Allentown eventually received additional Trexler properties that enlarged the city's park system. Since Trexler's death, the Harry C. Trexler Trust has awarded more than $50 million to support Allentown's parks and is a support for ongoing private funding of the city's sizable public park system.

==Legacy==
In 2001, the National Commission on Entrepreneurship issued a report recognizing "entrepreneurial giants" of 1917. Trexler was included on the list due to role in the forming the Lehigh Portland Cement Company, once ranked as the largest cement manufacturer in the world.

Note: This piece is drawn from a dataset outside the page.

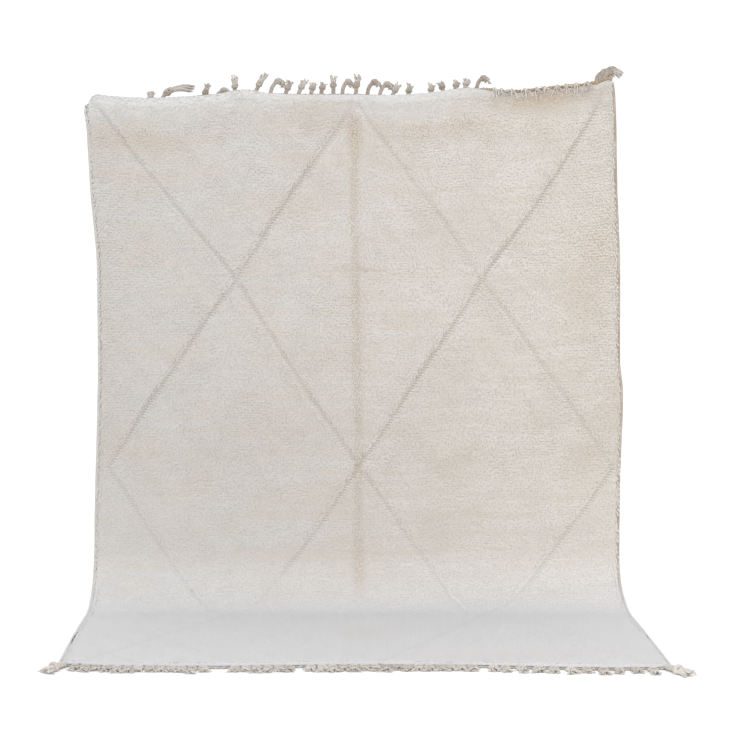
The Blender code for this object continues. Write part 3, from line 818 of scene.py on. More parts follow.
def lay_locks(lock, draw):
    """Set the ways ahead, to the side and up of each lock, from its root to where its tip lies."""
    x, run, calm = lock.x, lock.run, lock.calm
    uneven = 0.0006 * waves(5, 0.05, 0.14)(x, run) + 0.0003 * draw.normal(size=len(x))
    uneven = uneven * (1 - lock.line) * calm - 0.0012 * lock.crease * lock.stroke
    height = body_height(x, run) - ROOT_DEPTH + RIM_LIFT * lock.rim + 0.0012 * lock.front
    point, out = weave(x, run)
    lock.root = point + out * height[:, None]
    # A lock's tip lies at the pile's top; those at the sides lie over the side cords.
    x = x + lock.length * (lock.forward * lock.across).sum(1)
    run = run + lock.length * (lock.forward * lock.down).sum(1) / lock.stretch
    point, out = weave(x, run)
    height = pile_height(x, run) + uneven - lock.depth * 0.5 + RIM_LIFT * lock.rim
    height -= 0.0006 * lock.floor + 0.0005 * lock.bent
    lock.ahead = unit(point + out * height[:, None] - lock.root)
    lock.up = unit(np.cross(lock.ahead, np.cross(lock.normal, lock.ahead)))
    lock.side = np.cross(lock.up, lock.ahead)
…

The listing of 27 American entrepreneurs also included such business icons as George Eastman, Henry Ford, and Harvey Samuel Firestone, all of whom were designated "entrepreneurial giants of American business."

===Harry C. Trexler Trust===
Since its creation, the Trexler Trust has granted in excess of $150 million in funding, "including more than $51 million to the City of Allentown for 'improvements, extension and maintenance of all its parks.'" With more than $130 million in assets, the trust distributes several million dollars annually. Trexler's longtime aide and secretary Nolan Benner once recorded, "He will be cited as the man who—with a generous spirit and a sagacious foresight—bequeathed for the improvement of his fellowmen the accumulated earnings of his life."